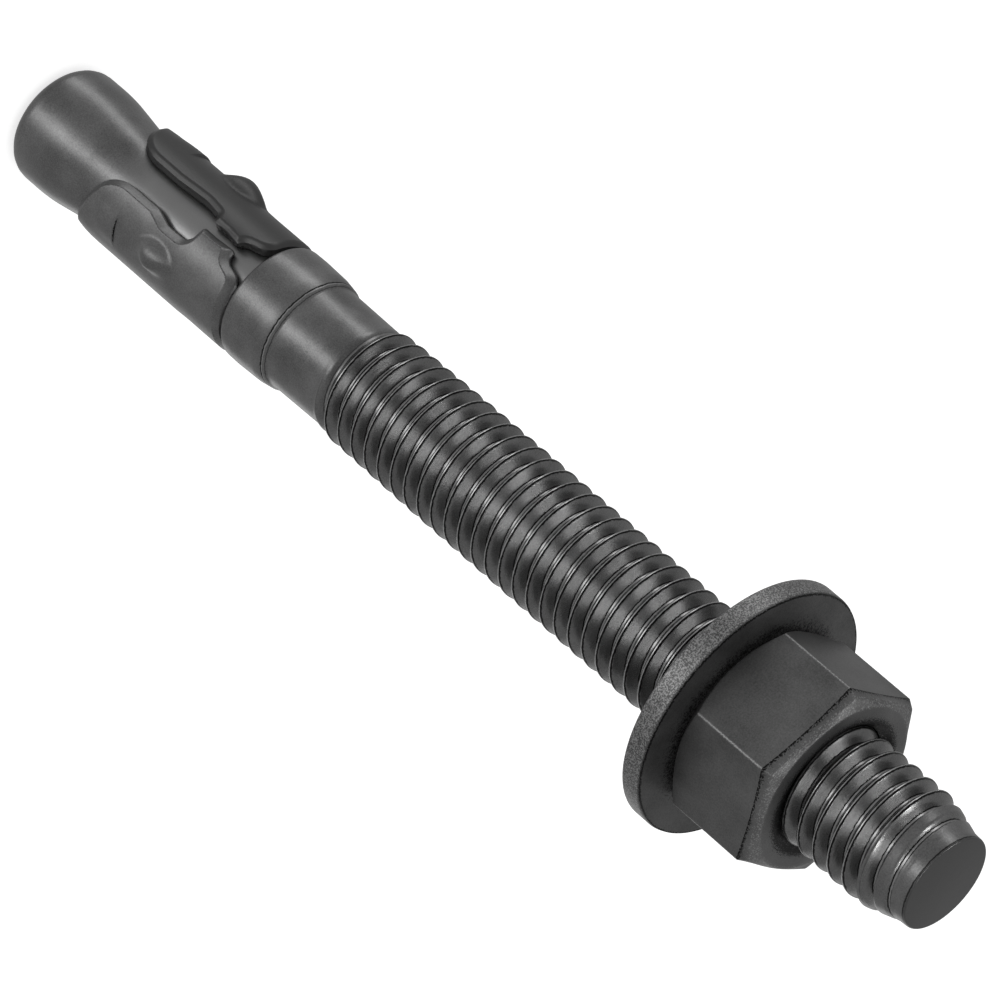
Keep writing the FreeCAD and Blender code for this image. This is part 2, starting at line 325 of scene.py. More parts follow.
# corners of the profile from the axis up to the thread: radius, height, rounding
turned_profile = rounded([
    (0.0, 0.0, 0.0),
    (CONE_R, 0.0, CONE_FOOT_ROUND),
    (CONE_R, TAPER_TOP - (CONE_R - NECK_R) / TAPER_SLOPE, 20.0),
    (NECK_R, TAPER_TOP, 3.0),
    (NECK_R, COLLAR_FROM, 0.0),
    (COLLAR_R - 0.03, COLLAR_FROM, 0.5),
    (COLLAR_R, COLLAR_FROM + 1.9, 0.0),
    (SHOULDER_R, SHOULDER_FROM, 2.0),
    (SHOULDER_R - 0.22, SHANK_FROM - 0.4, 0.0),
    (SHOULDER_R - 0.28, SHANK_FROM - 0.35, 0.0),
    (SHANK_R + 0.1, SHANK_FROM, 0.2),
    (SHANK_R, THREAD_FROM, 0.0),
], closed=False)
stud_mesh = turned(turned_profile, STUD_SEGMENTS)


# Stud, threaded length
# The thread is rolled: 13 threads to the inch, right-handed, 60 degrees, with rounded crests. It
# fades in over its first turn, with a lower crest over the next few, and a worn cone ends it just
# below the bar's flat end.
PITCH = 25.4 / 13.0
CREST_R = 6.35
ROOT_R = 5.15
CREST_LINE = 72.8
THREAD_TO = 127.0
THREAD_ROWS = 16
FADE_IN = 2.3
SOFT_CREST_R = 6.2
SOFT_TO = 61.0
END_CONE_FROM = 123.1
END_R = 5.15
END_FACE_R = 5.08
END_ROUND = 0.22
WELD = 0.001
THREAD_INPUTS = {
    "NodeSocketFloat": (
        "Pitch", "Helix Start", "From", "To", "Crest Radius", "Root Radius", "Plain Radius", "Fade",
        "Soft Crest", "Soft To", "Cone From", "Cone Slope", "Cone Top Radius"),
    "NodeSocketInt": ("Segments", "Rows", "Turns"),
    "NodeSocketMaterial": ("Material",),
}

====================

▸ BRIEF
Verbatim output is expected for the lines from the start of the data to the line in which "stud_mesh = turned(turned_profile, STUD_SEGMENTS)" appears, both included.

▸ OUTPUT
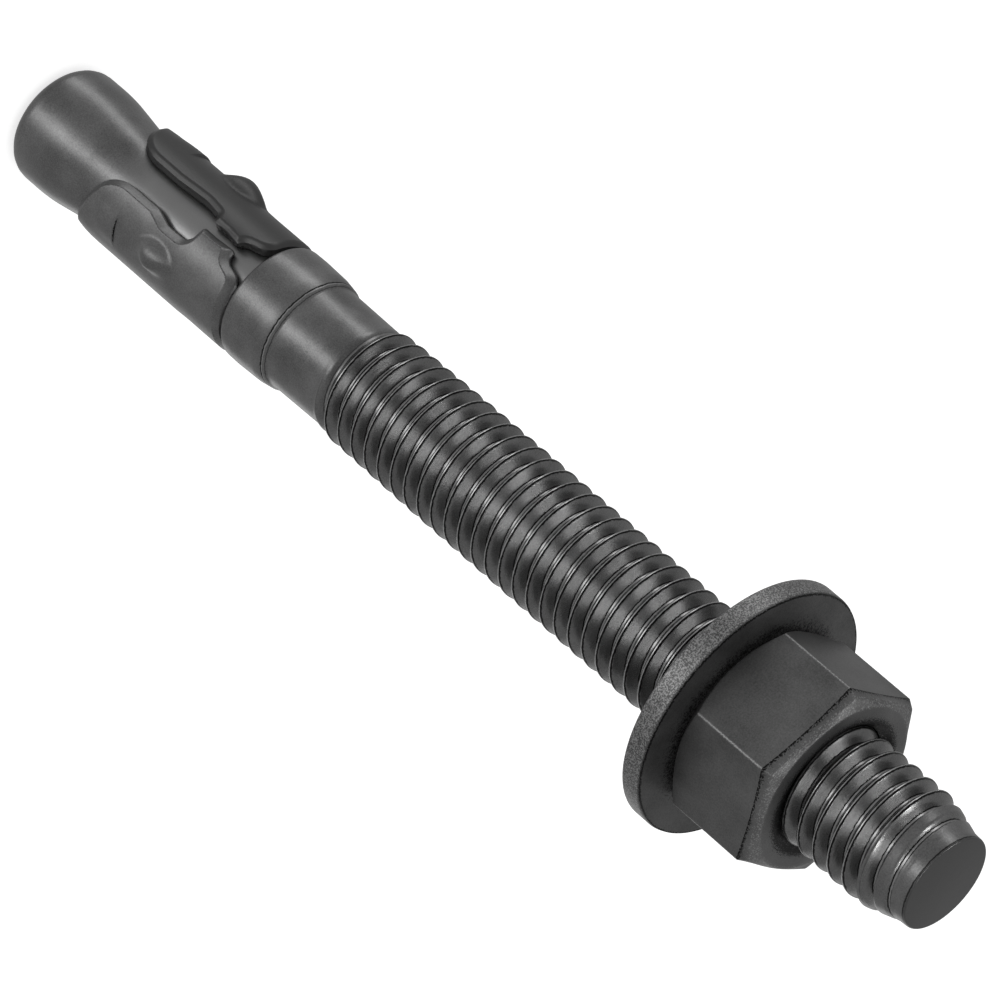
Keep writing the FreeCAD and Blender code for this image. This is part 2, starting at line 325 of scene.py. More parts follow.
# corners of the profile from the axis up to the thread: radius, height, rounding
turned_profile = rounded([
    (0.0, 0.0, 0.0),
    (CONE_R, 0.0, CONE_FOOT_ROUND),
    (CONE_R, TAPER_TOP - (CONE_R - NECK_R) / TAPER_SLOPE, 20.0),
    (NECK_R, TAPER_TOP, 3.0),
    (NECK_R, COLLAR_FROM, 0.0),
    (COLLAR_R - 0.03, COLLAR_FROM, 0.5),
    (COLLAR_R, COLLAR_FROM + 1.9, 0.0),
    (SHOULDER_R, SHOULDER_FROM, 2.0),
    (SHOULDER_R - 0.22, SHANK_FROM - 0.4, 0.0),
    (SHOULDER_R - 0.28, SHANK_FROM - 0.35, 0.0),
    (SHANK_R + 0.1, SHANK_FROM, 0.2),
    (SHANK_R, THREAD_FROM, 0.0),
], closed=False)
stud_mesh = turned(turned_profile, STUD_SEGMENTS)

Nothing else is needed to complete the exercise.